Please quote exactly the opening lines of the data, from the first line to the one where "slip_gap = 0.0003" appears.

########################################

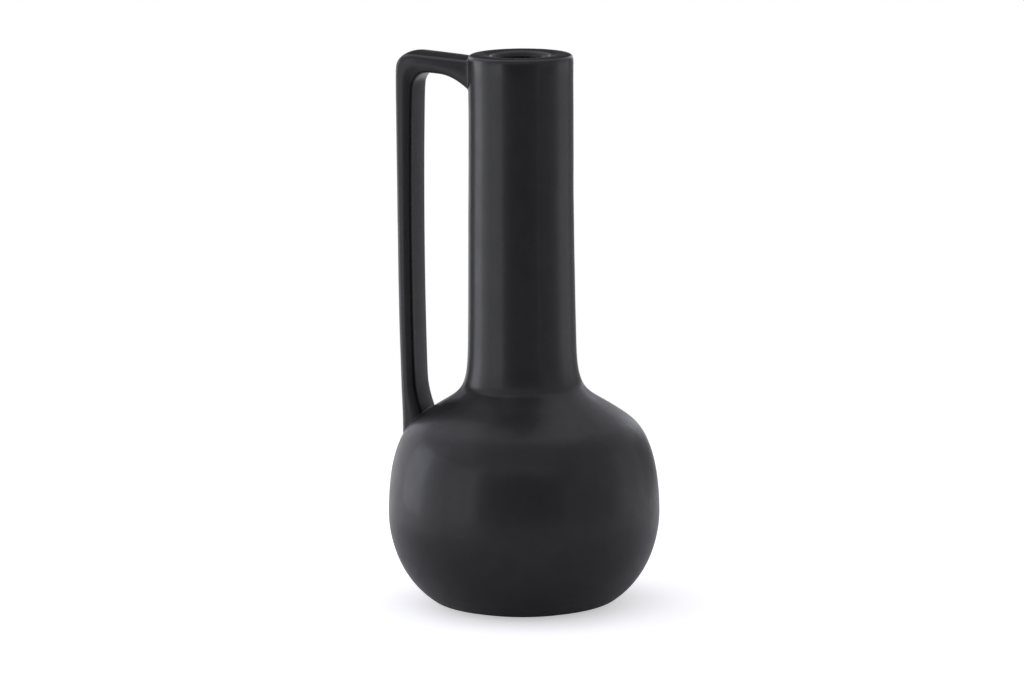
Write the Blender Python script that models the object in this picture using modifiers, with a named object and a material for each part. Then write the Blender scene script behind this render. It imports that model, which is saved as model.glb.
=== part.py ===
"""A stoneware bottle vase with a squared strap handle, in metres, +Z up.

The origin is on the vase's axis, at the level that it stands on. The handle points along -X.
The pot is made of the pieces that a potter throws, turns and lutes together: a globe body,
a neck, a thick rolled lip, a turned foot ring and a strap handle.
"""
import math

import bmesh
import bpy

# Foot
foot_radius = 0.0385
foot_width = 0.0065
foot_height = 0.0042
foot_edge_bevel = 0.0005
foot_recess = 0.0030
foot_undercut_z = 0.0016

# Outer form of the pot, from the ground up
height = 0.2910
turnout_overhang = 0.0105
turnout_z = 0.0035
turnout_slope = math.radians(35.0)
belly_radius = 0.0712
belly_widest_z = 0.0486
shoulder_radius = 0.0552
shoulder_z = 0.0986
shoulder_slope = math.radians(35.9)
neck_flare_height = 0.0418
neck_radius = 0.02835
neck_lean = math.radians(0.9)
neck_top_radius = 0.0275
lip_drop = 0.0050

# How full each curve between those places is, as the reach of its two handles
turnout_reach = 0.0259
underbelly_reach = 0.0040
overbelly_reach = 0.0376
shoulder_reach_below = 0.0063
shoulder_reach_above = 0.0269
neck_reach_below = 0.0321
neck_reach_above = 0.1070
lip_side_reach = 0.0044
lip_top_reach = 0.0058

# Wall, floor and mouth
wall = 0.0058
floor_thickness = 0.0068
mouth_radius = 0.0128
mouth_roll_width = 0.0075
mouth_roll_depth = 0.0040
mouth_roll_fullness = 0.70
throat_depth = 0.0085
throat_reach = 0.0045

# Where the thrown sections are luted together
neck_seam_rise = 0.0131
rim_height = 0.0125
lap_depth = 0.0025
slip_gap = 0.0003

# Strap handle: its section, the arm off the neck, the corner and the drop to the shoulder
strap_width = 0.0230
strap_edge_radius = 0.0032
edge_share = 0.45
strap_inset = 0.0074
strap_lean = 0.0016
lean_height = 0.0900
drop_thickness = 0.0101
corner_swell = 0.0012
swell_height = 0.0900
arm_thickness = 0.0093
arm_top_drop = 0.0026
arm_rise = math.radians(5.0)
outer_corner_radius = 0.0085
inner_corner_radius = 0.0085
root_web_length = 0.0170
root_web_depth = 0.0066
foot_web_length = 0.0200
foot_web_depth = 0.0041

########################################

### The completed task
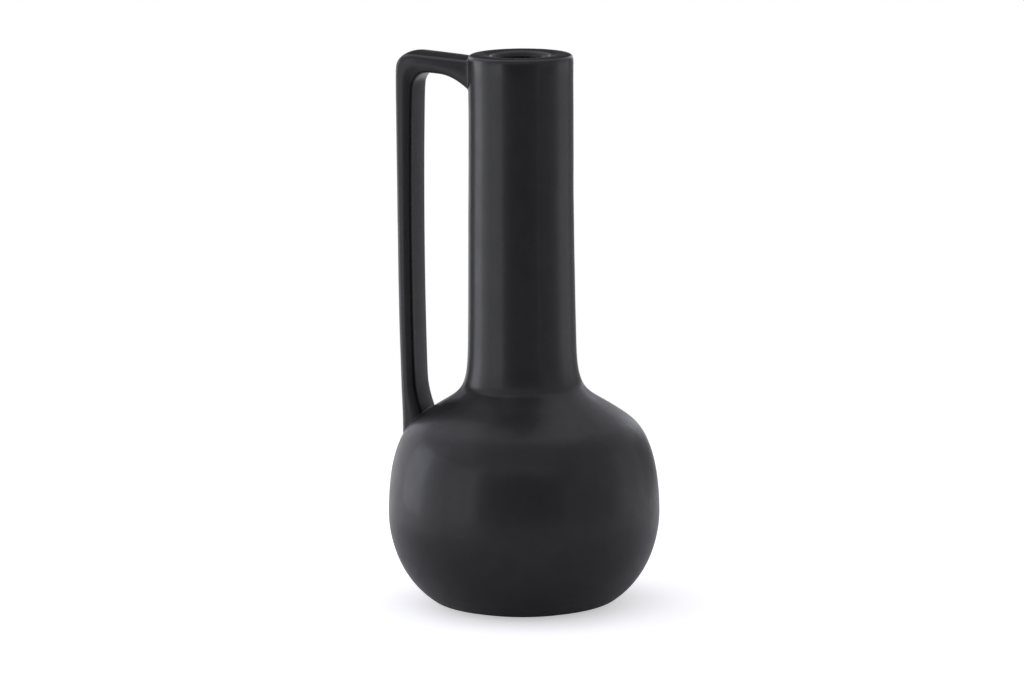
Write the Blender Python script that models the object in this picture using modifiers, with a named object and a material for each part. Then write the Blender scene script behind this render. It imports that model, which is saved as model.glb.
=== part.py ===
"""A stoneware bottle vase with a squared strap handle, in metres, +Z up.

The origin is on the vase's axis, at the level that it stands on. The handle points along -X.
The pot is made of the pieces that a potter throws, turns and lutes together: a globe body,
a neck, a thick rolled lip, a turned foot ring and a strap handle.
"""
import math

import bmesh
import bpy

# Foot
foot_radius = 0.0385
foot_width = 0.0065
foot_height = 0.0042
foot_edge_bevel = 0.0005
foot_recess = 0.0030
foot_undercut_z = 0.0016

# Outer form of the pot, from the ground up
height = 0.2910
turnout_overhang = 0.0105
turnout_z = 0.0035
turnout_slope = math.radians(35.0)
belly_radius = 0.0712
belly_widest_z = 0.0486
shoulder_radius = 0.0552
shoulder_z = 0.0986
shoulder_slope = math.radians(35.9)
neck_flare_height = 0.0418
neck_radius = 0.02835
neck_lean = math.radians(0.9)
neck_top_radius = 0.0275
lip_drop = 0.0050

# How full each curve between those places is, as the reach of its two handles
turnout_reach = 0.0259
underbelly_reach = 0.0040
overbelly_reach = 0.0376
shoulder_reach_below = 0.0063
shoulder_reach_above = 0.0269
neck_reach_below = 0.0321
neck_reach_above = 0.1070
lip_side_reach = 0.0044
lip_top_reach = 0.0058

# Wall, floor and mouth
wall = 0.0058
floor_thickness = 0.0068
mouth_radius = 0.0128
mouth_roll_width = 0.0075
mouth_roll_depth = 0.0040
mouth_roll_fullness = 0.70
throat_depth = 0.0085
throat_reach = 0.0045

# Where the thrown sections are luted together
neck_seam_rise = 0.0131
rim_height = 0.0125
lap_depth = 0.0025
slip_gap = 0.0003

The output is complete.